_The request_. Will you repeat only the lines beginning at the one that mentions "Recreate this object" and ending at the one that mentions "lid_thickness = 5.0", both of them included, exactly?

_Record set_.
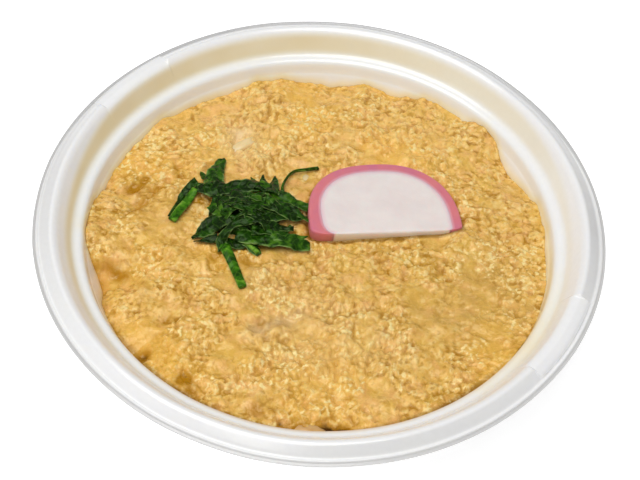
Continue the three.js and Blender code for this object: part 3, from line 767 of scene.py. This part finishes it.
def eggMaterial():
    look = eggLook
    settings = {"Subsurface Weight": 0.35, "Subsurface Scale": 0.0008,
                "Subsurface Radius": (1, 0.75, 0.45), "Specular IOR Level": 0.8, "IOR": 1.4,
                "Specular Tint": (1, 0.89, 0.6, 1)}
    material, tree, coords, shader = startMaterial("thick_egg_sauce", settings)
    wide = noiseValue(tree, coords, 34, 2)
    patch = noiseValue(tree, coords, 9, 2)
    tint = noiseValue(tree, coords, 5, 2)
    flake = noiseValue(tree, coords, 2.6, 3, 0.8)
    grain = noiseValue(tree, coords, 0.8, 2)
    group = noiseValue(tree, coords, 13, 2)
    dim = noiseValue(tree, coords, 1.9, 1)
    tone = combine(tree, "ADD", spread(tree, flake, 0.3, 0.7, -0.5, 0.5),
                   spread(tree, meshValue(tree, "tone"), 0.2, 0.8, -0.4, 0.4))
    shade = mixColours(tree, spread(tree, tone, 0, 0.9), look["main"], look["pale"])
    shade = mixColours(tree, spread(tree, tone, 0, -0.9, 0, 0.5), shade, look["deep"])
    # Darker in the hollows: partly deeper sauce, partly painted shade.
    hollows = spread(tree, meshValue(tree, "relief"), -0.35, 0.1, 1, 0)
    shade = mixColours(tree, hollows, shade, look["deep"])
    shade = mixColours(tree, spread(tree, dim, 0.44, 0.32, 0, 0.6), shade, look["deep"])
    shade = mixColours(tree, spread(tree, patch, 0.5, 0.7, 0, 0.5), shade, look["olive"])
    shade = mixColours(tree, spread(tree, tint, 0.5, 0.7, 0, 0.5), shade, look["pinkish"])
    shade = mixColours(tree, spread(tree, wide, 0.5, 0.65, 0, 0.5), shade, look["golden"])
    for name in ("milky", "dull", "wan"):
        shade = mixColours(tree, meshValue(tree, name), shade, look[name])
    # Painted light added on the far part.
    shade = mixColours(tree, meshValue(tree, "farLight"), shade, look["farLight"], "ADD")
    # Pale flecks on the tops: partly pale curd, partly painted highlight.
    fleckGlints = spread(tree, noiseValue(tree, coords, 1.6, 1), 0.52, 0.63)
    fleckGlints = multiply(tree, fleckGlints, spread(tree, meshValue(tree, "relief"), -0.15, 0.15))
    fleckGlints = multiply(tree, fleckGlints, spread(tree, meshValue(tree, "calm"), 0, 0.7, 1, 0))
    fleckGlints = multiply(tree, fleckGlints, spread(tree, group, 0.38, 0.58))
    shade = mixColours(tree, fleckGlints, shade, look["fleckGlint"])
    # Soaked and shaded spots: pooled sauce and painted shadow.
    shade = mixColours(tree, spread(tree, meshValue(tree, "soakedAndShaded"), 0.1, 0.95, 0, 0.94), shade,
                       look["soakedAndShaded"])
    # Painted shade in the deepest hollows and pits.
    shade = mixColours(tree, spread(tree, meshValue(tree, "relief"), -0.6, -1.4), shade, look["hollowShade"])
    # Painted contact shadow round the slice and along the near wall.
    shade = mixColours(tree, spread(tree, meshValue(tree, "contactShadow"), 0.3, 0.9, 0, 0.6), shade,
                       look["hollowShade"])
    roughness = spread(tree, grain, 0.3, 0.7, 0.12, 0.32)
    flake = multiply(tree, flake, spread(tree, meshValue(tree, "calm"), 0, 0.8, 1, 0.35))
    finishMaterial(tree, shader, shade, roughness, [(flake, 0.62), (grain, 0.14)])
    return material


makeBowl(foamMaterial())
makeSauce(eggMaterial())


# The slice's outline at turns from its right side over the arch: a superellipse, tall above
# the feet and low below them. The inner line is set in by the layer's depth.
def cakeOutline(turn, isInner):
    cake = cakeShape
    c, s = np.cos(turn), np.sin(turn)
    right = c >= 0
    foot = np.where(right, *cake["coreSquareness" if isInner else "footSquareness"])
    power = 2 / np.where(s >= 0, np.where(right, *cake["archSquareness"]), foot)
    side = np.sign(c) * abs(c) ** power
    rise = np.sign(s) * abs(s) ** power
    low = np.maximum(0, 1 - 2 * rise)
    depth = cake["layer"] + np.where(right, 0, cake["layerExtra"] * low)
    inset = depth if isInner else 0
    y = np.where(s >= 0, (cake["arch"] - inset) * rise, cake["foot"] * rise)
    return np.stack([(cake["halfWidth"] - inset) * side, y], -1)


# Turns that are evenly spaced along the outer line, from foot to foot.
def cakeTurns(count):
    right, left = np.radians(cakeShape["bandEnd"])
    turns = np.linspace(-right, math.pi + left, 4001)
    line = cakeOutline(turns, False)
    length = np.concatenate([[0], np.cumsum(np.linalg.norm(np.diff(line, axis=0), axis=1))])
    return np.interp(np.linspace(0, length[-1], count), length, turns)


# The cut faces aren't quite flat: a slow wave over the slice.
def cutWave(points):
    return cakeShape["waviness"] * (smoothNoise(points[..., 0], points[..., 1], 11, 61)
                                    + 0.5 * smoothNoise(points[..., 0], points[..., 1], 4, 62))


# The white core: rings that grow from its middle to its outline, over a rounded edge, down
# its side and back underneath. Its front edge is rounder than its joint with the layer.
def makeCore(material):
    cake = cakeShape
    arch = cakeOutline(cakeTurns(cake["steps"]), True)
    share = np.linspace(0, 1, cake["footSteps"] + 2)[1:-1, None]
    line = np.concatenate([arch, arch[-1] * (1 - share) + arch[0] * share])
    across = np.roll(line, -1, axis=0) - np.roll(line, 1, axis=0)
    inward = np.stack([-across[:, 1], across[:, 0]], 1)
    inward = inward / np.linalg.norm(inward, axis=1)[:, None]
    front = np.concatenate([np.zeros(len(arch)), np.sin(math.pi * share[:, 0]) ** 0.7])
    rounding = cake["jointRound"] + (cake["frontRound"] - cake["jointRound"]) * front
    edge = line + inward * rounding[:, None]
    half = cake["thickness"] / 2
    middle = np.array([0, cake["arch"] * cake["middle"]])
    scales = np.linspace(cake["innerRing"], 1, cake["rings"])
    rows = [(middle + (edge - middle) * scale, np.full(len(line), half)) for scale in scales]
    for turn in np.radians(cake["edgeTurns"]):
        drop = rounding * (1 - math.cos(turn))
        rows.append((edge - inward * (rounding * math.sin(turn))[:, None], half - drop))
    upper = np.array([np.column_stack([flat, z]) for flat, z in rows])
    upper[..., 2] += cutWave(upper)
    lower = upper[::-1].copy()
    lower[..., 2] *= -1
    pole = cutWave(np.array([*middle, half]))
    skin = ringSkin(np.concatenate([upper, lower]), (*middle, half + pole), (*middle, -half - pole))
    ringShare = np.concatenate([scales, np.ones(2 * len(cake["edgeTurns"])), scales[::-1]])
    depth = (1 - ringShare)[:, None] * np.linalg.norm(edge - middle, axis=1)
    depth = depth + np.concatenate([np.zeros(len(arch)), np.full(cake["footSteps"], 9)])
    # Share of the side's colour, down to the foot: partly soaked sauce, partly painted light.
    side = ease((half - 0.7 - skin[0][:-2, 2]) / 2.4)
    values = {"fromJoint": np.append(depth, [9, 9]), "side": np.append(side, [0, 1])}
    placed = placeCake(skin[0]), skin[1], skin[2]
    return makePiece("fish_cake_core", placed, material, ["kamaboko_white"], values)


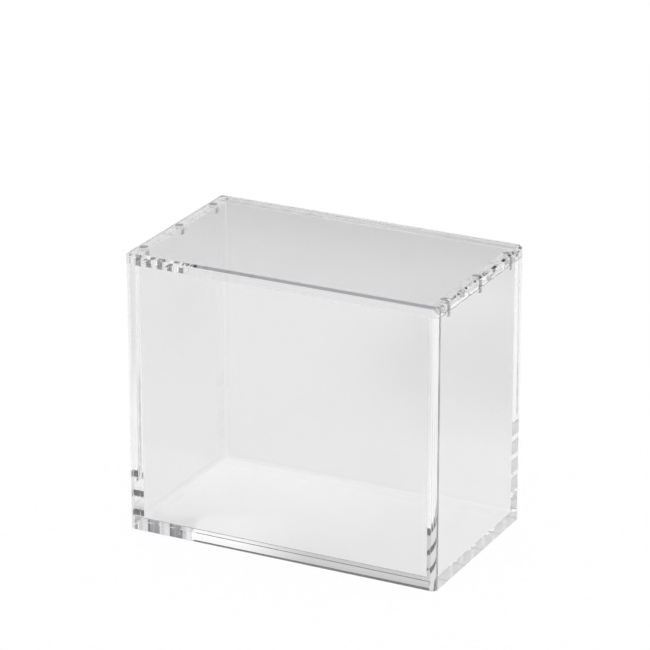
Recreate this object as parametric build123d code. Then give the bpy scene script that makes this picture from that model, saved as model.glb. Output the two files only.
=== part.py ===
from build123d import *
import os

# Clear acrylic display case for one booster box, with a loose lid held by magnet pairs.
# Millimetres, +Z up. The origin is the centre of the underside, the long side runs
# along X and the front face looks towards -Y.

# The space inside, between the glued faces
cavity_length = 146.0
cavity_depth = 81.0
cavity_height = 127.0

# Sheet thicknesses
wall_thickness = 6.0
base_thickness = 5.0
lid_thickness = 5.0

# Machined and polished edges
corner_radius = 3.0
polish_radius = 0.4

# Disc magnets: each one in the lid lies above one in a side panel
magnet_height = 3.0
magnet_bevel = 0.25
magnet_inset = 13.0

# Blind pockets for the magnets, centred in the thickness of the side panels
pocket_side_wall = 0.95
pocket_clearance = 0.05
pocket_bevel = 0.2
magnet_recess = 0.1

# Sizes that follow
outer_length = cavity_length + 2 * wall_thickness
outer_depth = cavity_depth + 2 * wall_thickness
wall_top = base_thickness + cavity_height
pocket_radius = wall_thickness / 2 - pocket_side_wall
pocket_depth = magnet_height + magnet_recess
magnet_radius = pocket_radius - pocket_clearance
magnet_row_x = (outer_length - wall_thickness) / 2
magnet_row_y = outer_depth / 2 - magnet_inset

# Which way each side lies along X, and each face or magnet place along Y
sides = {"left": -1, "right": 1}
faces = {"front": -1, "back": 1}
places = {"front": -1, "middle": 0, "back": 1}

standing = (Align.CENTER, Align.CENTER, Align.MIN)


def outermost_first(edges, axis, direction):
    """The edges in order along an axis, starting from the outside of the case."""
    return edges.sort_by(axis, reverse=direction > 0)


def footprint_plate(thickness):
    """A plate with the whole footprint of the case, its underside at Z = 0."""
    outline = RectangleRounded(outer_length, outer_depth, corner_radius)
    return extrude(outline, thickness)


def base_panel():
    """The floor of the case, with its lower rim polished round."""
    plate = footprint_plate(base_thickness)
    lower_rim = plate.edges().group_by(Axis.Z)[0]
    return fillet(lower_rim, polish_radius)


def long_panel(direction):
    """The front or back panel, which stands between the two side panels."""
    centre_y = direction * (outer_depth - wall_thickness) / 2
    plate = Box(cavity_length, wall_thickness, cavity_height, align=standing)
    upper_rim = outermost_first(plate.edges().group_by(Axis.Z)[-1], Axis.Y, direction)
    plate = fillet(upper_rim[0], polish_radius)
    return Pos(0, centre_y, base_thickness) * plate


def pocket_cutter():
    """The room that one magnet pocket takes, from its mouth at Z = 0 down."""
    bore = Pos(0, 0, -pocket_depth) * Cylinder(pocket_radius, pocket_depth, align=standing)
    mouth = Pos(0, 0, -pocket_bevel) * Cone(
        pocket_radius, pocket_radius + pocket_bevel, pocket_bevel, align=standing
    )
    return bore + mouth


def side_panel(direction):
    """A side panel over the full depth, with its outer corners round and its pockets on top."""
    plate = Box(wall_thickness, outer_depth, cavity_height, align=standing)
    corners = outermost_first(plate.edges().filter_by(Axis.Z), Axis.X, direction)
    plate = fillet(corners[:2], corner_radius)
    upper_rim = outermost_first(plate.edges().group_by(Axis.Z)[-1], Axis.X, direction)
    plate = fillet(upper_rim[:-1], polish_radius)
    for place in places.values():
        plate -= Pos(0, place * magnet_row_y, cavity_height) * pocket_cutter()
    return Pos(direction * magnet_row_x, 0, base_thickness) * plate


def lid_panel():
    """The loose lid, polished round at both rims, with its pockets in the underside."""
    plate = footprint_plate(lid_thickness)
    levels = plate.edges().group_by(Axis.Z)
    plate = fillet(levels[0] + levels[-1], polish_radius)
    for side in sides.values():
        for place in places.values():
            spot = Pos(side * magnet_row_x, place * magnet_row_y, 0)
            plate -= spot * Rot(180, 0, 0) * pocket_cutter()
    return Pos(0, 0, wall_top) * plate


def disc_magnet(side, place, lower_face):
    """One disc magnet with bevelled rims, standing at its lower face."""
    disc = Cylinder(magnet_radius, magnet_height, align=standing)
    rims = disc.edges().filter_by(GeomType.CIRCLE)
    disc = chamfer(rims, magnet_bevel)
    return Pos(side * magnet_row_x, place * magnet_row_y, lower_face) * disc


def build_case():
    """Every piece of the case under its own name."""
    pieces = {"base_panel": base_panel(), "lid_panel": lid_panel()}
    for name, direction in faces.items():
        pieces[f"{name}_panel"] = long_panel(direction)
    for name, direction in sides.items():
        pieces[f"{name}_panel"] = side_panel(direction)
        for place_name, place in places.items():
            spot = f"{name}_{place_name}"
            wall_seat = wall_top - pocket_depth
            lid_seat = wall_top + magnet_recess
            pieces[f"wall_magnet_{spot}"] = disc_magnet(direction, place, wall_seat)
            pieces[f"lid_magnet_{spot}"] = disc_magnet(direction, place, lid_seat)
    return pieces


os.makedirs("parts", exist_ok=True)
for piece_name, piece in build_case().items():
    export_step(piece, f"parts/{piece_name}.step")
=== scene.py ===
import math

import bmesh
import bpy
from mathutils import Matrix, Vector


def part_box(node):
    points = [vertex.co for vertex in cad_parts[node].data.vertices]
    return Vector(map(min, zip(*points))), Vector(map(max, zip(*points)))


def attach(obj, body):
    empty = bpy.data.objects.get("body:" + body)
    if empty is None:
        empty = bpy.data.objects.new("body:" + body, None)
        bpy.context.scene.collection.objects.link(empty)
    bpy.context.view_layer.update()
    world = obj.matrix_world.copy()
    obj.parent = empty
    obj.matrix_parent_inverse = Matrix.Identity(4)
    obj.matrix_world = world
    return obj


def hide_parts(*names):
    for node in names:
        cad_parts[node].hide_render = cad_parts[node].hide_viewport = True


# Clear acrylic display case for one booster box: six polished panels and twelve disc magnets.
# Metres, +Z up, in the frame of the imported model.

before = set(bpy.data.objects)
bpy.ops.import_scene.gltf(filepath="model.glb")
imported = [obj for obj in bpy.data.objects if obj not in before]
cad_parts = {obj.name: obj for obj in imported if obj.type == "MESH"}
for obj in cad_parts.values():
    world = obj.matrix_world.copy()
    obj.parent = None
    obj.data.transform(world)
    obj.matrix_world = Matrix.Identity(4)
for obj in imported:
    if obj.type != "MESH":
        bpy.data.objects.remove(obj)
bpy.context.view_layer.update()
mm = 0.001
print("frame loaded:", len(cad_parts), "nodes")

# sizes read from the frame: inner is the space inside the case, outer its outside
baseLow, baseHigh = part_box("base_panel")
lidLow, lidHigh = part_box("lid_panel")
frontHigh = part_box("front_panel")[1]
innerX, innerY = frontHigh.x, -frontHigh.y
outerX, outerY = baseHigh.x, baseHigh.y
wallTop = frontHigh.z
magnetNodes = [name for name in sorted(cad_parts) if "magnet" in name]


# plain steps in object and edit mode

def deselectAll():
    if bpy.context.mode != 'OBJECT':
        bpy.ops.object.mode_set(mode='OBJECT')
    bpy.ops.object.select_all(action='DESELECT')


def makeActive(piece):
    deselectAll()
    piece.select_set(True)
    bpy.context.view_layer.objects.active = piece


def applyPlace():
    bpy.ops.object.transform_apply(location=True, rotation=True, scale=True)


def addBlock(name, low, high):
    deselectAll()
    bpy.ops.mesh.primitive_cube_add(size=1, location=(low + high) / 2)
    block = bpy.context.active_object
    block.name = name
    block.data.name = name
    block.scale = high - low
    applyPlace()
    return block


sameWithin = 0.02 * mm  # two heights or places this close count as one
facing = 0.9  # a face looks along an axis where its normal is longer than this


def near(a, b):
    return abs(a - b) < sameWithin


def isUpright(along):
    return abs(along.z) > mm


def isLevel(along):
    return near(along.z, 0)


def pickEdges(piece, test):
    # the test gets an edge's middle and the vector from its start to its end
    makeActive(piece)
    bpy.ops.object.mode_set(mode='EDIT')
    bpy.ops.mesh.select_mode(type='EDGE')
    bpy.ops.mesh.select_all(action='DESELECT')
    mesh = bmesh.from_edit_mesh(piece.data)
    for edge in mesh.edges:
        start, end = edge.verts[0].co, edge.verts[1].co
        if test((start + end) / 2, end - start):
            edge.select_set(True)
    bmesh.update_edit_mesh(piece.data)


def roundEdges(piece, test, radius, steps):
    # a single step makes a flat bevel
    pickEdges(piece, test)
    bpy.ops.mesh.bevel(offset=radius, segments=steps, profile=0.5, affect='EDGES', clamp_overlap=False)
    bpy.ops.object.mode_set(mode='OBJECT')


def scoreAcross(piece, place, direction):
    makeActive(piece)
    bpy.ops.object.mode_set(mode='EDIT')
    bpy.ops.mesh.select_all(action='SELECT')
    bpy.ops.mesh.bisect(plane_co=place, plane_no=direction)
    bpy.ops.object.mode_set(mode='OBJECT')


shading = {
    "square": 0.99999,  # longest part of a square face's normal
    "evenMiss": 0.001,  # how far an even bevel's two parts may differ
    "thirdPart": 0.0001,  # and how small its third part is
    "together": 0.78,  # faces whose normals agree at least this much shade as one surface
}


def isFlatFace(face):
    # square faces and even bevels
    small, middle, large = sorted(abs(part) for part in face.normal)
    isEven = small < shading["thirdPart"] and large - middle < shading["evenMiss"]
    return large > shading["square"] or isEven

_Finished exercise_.
Recreate this object as parametric build123d code. Then give the bpy scene script that makes this picture from that model, saved as model.glb. Output the two files only.
=== part.py ===
from build123d import *
import os

# Clear acrylic display case for one booster box, with a loose lid held by magnet pairs.
# Millimetres, +Z up. The origin is the centre of the underside, the long side runs
# along X and the front face looks towards -Y.

# The space inside, between the glued faces
cavity_length = 146.0
cavity_depth = 81.0
cavity_height = 127.0

# Sheet thicknesses
wall_thickness = 6.0
base_thickness = 5.0
lid_thickness = 5.0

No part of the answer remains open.